### Work instructions
Your task is to copy the material exactly.

### Dataset extract
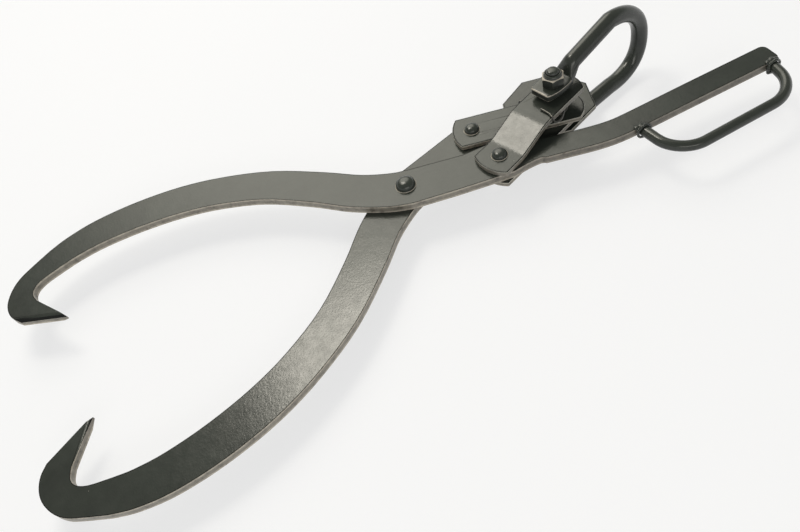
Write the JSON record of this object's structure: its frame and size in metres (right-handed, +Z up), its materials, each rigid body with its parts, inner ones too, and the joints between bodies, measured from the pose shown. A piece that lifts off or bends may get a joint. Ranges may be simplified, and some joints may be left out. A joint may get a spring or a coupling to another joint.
{
  "type": "lifting tongs",
  "caption": "Self-gripping lifting tongs with two curved hooked jaws, link plates drawn by a lifting bow, a return spring and a handle bar with a welded grip.",
  "frame": {"origin": "on the lowest point's level, under the middle of the plan outline, with the tongs lying flat", "axes": "+X from the jaws to the handle, +Y to the long arm's jaw, +Z up through the rivets"},
  "size_m": [0.7404, 0.3234, 0.0944],
  "materials": {
    "enamel": "semi-gloss dark olive grey enamel on steel",
    "plated_steel": "plated, dulled",
    "spring_steel": "drawn wire",
    "nylon": "matt"
  },
  "bodies": {
    "handle_arm": {"arm_a": "enamel", "grip": "enamel", "weld_bead_inner": "enamel", "weld_bead_outer": "enamel", "main_rivet": "enamel", "rivet_a": "enamel"},
    "short_arm": {"arm_b": "enamel", "rivet_b": "enamel"},
    "link_a": {"link_a_top": "enamel", "link_a_bottom": "enamel", "bolt": "plated_steel", "nut": "plated_steel", "nut_insert": "nylon", "spacer_washer": "enamel", "spacer_sleeve": "plated_steel", "spring_coil": "spring_steel"},
    "link_b": {"link_b_top": "enamel", "link_b_bottom": "enamel", "spring_lower_leg": "spring_steel"},
    "bow": {"lifting_bow": "enamel"}
  },
  "joints": [
    {"name": "jaw_pivot", "type": "hinge", "parent": "handle_arm", "child": "short_arm", "pos_m": [0.01694, 0, 0.03054], "axis": [0, 0, 1], "range_deg": [-4.4, 50]},
    {"name": "link_a_pivot", "type": "hinge", "parent": "handle_arm", "child": "link_a", "pos_m": [0.10282, -0.02691, 0.03454], "axis": [0, 0, 1], "range_deg": [-4.8, 53.7]},
    {"name": "link_b_pivot", "type": "hinge", "parent": "link_a", "child": "link_b", "pos_m": [0.17975, 0, 0.03454], "axis": [0, 0, 1], "range_deg": [-57.3, 5.1], "stiffness_Nm_per_rad": 0.5},
    {"name": "bow_pivot", "type": "hinge", "parent": "link_a", "child": "bow", "pos_m": [0.17975, 0, 0.03854], "axis": [0, 0, 1], "range_deg": [-15, 100]}
  ],
  "couplings": [
    {"joint": "link_a_pivot", "follows": "jaw_pivot", "ratio": 1.0725},
    {"joint": "link_b_pivot", "follows": "jaw_pivot", "ratio": -1.145}
  ]
}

### Solved exercise
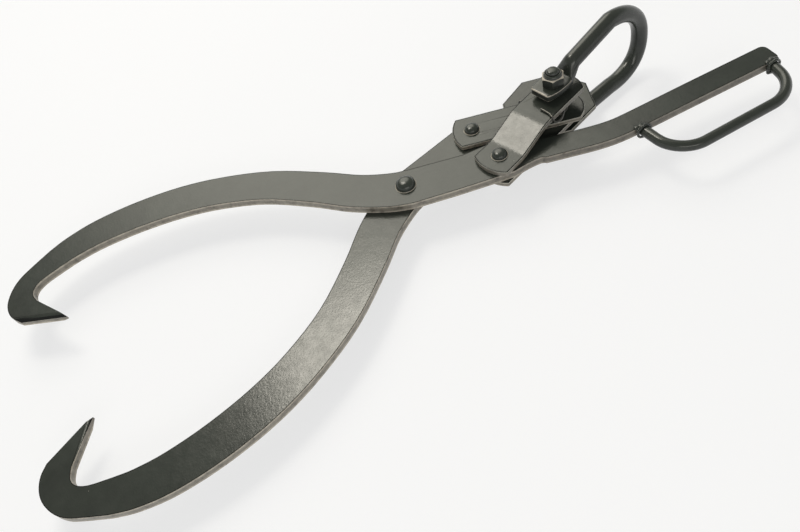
Write the JSON record of this object's structure: its frame and size in metres (right-handed, +Z up), its materials, each rigid body with its parts, inner ones too, and the joints between bodies, measured from the pose shown. A piece that lifts off or bends may get a joint. Ranges may be simplified, and some joints may be left out. A joint may get a spring or a coupling to another joint.
{
  "type": "lifting tongs",
  "caption": "Self-gripping lifting tongs with two curved hooked jaws, link plates drawn by a lifting bow, a return spring and a handle bar with a welded grip.",
  "frame": {"origin": "on the lowest point's level, under the middle of the plan outline, with the tongs lying flat", "axes": "+X from the jaws to the handle, +Y to the long arm's jaw, +Z up through the rivets"},
  "size_m": [0.7404, 0.3234, 0.0944],
  "materials": {
    "enamel": "semi-gloss dark olive grey enamel on steel",
    "plated_steel": "plated, dulled",
    "spring_steel": "drawn wire",
    "nylon": "matt"
  },
  "bodies": {
    "handle_arm": {"arm_a": "enamel", "grip": "enamel", "weld_bead_inner": "enamel", "weld_bead_outer": "enamel", "main_rivet": "enamel", "rivet_a": "enamel"},
    "short_arm": {"arm_b": "enamel", "rivet_b": "enamel"},
    "link_a": {"link_a_top": "enamel", "link_a_bottom": "enamel", "bolt": "plated_steel", "nut": "plated_steel", "nut_insert": "nylon", "spacer_washer": "enamel", "spacer_sleeve": "plated_steel", "spring_coil": "spring_steel"},
    "link_b": {"link_b_top": "enamel", "link_b_bottom": "enamel", "spring_lower_leg": "spring_steel"},
    "bow": {"lifting_bow": "enamel"}
  },
  "joints": [
    {"name": "jaw_pivot", "type": "hinge", "parent": "handle_arm", "child": "short_arm", "pos_m": [0.01694, 0, 0.03054], "axis": [0, 0, 1], "range_deg": [-4.4, 50]},
    {"name": "link_a_pivot", "type": "hinge", "parent": "handle_arm", "child": "link_a", "pos_m": [0.10282, -0.02691, 0.03454], "axis": [0, 0, 1], "range_deg": [-4.8, 53.7]},
    {"name": "link_b_pivot", "type": "hinge", "parent": "link_a", "child": "link_b", "pos_m": [0.17975, 0, 0.03454], "axis": [0, 0, 1], "range_deg": [-57.3, 5.1], "stiffness_Nm_per_rad": 0.5},
    {"name": "bow_pivot", "type": "hinge", "parent": "link_a", "child": "bow", "pos_m": [0.17975, 0, 0.03854], "axis": [0, 0, 1], "range_deg": [-15, 100]}
  ],
  "couplings": [
    {"joint": "link_a_pivot", "follows": "jaw_pivot", "ratio": 1.0725},
    {"joint": "link_b_pivot", "follows": "jaw_pivot", "ratio": -1.145}
  ]
}